During tours, an expert guide will lead you through the museum. They’ll share educational tidbits and interesting facts about wildlife. In addition, you can ask any questions you might have.

Visiting can be challenging, as their hours are somewhat restrictive, and they only open on weekends. But if it sounds like a place you’d enjoy, it can be worth building it into your travels.

#8 Greenwood Cemetery

After perusing the taxidermied animals, return to I-90 and drive one hour to Spokane. It’ll take you to a weird, slightly spooky spot in Washington, Greenwood Cemetery. This haunted graveyard has a reputation so creepy that it may give you nightmares.

Some claim that walking up a certain set of stairs causes you to see the disembodied faces of men, women, and children. Others take it further and state they’ve heard screams from the dead.

Many believe the staircase has become a site for satanic rituals. Its old and decrepit look is primarily due to renovations that have rendered it useless.
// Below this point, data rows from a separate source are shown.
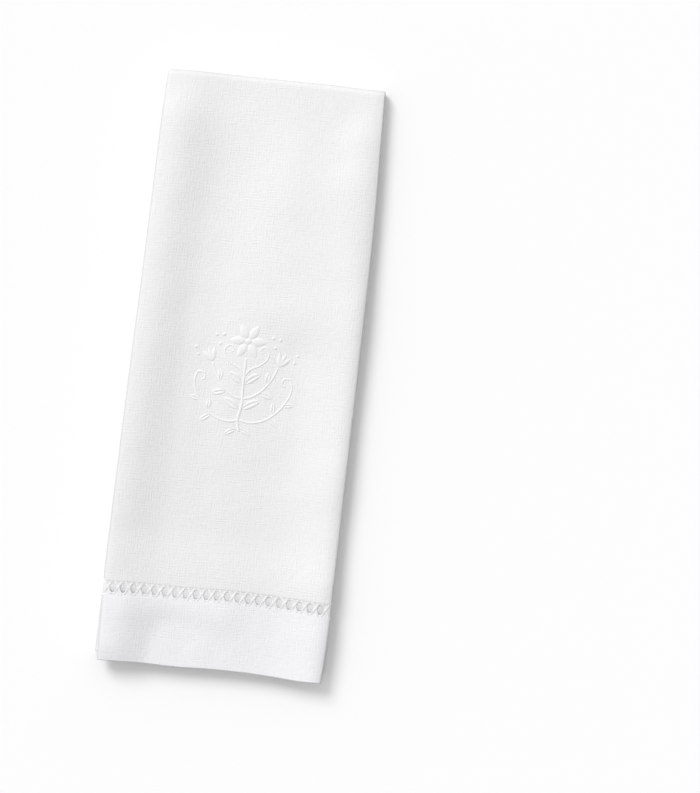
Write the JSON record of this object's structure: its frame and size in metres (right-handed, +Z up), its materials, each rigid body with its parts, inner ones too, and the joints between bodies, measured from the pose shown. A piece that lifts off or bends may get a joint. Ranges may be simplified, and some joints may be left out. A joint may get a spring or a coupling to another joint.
{
  "type": "hand towel",
  "caption": "White linen hand towel with hemstitched ends, folded in thirds and then in half, lying face up, with raised white embroidery.",
  "frame": {"origin": "on the surface that the towel lies on, under the middle of the folded towel", "axes": "+Y from the open hems to the fold, +X across the front panel to its right, +Z up from the surface, out of the front panel"},
  "size_m": [0.1415, 0.3653, 0.0153],
  "materials": {
    "linen": "plain woven linen, matte, with fine uneven threads",
    "thread": "white cotton thread with a soft sheen"
  },
  "bodies": {
    "root": {"towel": "linen"}
  },
  "joints": []
}
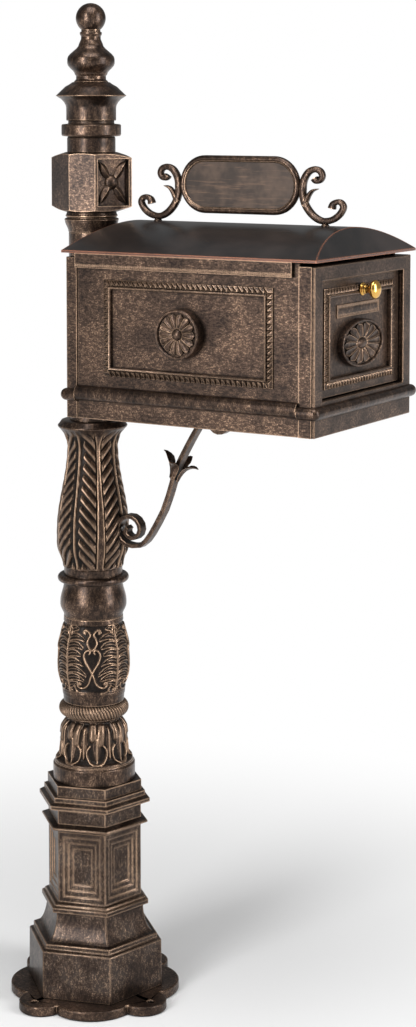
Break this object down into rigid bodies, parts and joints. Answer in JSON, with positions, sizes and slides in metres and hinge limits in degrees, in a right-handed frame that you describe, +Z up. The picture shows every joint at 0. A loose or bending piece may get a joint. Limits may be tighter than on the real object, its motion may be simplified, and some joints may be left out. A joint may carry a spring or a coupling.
{
  "type": "pedestal mailbox",
  "caption": "Ornate pedestal mailbox: a barrel-roofed box with a drop-down front door, carried by a stacked cast post with finial, plaque and scroll bracket.",
  "frame": {"origin": "on the post's axis, on the underside of the base plate", "axes": "+Z up along the post; the door faces -Y; +X to the right seen from the rear of the box looking along +Y towards the post"},
  "size_m": [0.39, 0.7414, 1.8],
  "materials": {
    "cast_bronze": "antique bronze finish on cast aluminium, rubbed on the edges",
    "dark_roof": "dark bronze finish, smoother",
    "plaque_face": "brushed antique bronze",
    "brass_knob": "polished",
    "steel": "plain",
    "catch_dark": "matte",
    "flag_red": "red paint"
  },
  "bodies": {
    "housing": {"base_plate": "cast_bronze", "plinth": "cast_bronze", "die": "cast_bronze", "cornice": "cast_bronze", "drum_collar": "cast_bronze", "acanthus_band": "cast_bronze", "rope_ring": "cast_bronze", "palmette_column": "cast_bronze", "bell_collar": "cast_bronze", "plain_ring": "cast_bronze", "feather_column": "cast_bronze", "neck_post": "cast_bronze", "neck_ring": "cast_bronze", "rosette_block": "cast_bronze", "block_rosettes": "cast_bronze", "spool_ring": "cast_bronze", "finial_cup": "cast_bronze", "finial_onion": "cast_bronze", "finial_ball": "cast_bronze", "tie_rod": "steel", "tie_rod_nuts": "steel", "box_floor": "cast_bronze", "left_side": "cast_bronze", "right_side": "cast_bronze", "rear_panel": "cast_bronze", "rear_posts": "cast_bronze", "front_frame": "cast_bronze", "front_trim": "cast_bronze", "side_mouldings": "cast_bronze", "corner_mouldings": "cast_bronze", "leaf_frames": "cast_bronze", "side_medallions": "cast_bronze", "roof_shell": "dark_roof", "roof_fascias": "cast_bronze", "roof_screws": "steel", "hinge_pins": "steel", "catch_magnet": "catch_dark", "flag_pivot": "steel", "post_saddles": "cast_bronze", "saddle_bolts": "steel", "scroll_bracket": "cast_bronze", "bracket_leaf": "cast_bronze", "bracket_screws": "steel", "plaque_rim": "cast_bronze", "plaque_panel": "plaque_face", "plaque_scrolls": "cast_bronze", "plaque_screws": "steel"},
    "door": {"door_panel": "cast_bronze", "door_leaf_frame": "cast_bronze", "door_medallion": "cast_bronze", "door_tablet": "cast_bronze", "knob": "brass_knob", "knob_rose": "brass_knob", "knob_screw": "steel", "catch_strike": "steel"},
    "flag": {"flag_arm": "flag_red"}
  },
  "joints": [
    {"name": "door_hinge", "type": "hinge", "parent": "housing", "child": "door", "pos_m": [0, -0.532, 1.158], "axis": [1, 0, 0], "range_deg": [0, 90]},
    {"name": "flag_pivot_joint", "type": "hinge", "parent": "housing", "child": "flag", "pos_m": [0.185, -0.495, 1.335], "axis": [1, 0, 0], "range_deg": [0, 90]}
  ]
}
Instead of paying to remove them, the owners have left them for years.

You get treated to an incredible view if you are brave enough to reach the top. The beautiful landscape is a fitting tribute to the hundred-year-old tombstones that line the area. While cemeteries can be chilling, there’s also something peaceful about their quietness.

Unfortunately, Greenwood Cemetery is on private property. Local authorities routinely patrol, looking for violators. If you want to stay on the right side of the law, we recommend getting permission before visiting. 

#9 Big Red Wagon

Finally, the Big Red Wagon is the last spot on our unique Washington road trip. It’s less than three miles from Greenwood Cemetery, so you could walk if you want to get some exercise. However, a car ride takes less than 10 minutes.

This roadside attraction sits in Spokane’s Riverfront Park. As its name implies, it’s a big red wagon. Unlike the Radio Flyer you likely used as a kid, this one stands 12 feet tall and weighs over 26 tons. The bed is large enough to fit about 300 people.

What’s even better is that its handle is also a slide. You and 299 others can quickly and safely slide down to the ground. It can take you back in time and allow you to relive the glory days of your childhood.

It’s been here since the Junior League of Spokane commissioned Ken Spiering to construct it in 1989. He completed the project after a year of working 17-hour days. It’s the perfect pit stop to stretch your legs and have a little fun.

Looking for more unique stops in the Evergreen State? Check out Weird Washington.

Is a Unique Washington Road Trip Worth It?

A road trip across Washington can be an exciting adventure. To create a memorable experience, you need to pick the right stops. After all, your precious vacation time is limited.

We’ve shared some fascinating and slightly odd places in Washington that you should consider. Whether you choose to do all nine or only a few is entirely up to you, but get out and enjoy the open road!